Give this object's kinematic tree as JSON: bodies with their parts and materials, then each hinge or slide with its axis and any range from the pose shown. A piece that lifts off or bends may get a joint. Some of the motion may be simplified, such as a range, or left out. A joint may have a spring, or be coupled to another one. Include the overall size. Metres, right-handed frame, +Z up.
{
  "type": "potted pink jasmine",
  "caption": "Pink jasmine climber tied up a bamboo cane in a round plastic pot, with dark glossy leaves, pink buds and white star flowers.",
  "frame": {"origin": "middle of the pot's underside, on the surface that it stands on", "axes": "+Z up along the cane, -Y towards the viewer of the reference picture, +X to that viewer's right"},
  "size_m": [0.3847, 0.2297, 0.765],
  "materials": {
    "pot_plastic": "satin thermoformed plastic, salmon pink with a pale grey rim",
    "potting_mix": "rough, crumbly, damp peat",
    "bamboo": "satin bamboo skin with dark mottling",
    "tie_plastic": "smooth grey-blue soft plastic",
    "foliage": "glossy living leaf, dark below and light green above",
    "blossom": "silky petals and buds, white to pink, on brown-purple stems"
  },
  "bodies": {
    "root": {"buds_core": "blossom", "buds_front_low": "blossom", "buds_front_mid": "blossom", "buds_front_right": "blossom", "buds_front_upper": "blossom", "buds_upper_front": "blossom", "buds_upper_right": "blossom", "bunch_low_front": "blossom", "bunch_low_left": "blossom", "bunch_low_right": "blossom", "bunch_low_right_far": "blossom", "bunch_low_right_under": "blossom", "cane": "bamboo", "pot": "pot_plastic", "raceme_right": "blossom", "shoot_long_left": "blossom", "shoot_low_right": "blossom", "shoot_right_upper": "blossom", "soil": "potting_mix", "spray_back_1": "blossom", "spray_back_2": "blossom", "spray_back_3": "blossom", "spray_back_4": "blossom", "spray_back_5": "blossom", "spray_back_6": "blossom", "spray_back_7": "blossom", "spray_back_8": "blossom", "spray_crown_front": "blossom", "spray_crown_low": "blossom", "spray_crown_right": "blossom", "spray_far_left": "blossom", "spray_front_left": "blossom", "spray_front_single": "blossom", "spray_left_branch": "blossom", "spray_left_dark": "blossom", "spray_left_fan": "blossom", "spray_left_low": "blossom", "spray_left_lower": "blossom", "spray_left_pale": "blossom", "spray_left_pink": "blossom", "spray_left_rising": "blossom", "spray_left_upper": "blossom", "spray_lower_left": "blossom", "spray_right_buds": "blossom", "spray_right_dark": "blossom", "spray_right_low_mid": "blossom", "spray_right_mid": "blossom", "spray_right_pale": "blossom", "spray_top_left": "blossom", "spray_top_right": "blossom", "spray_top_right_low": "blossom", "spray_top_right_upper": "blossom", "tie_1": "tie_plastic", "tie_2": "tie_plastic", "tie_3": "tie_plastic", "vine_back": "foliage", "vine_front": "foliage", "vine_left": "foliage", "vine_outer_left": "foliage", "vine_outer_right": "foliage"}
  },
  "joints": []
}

▸ **What you will do**: Display every line of the listing that contains the string "materials".

▸ **Full answer**:
Give this object's kinematic tree as JSON: bodies with their parts and materials, then each hinge or slide with its axis and any range from the pose shown. A piece that lifts off or bends may get a joint. Some of the motion may be simplified, such as a range, or left out. A joint may have a spring, or be coupled to another one. Include the overall size. Metres, right-handed frame, +Z up.
  "materials": {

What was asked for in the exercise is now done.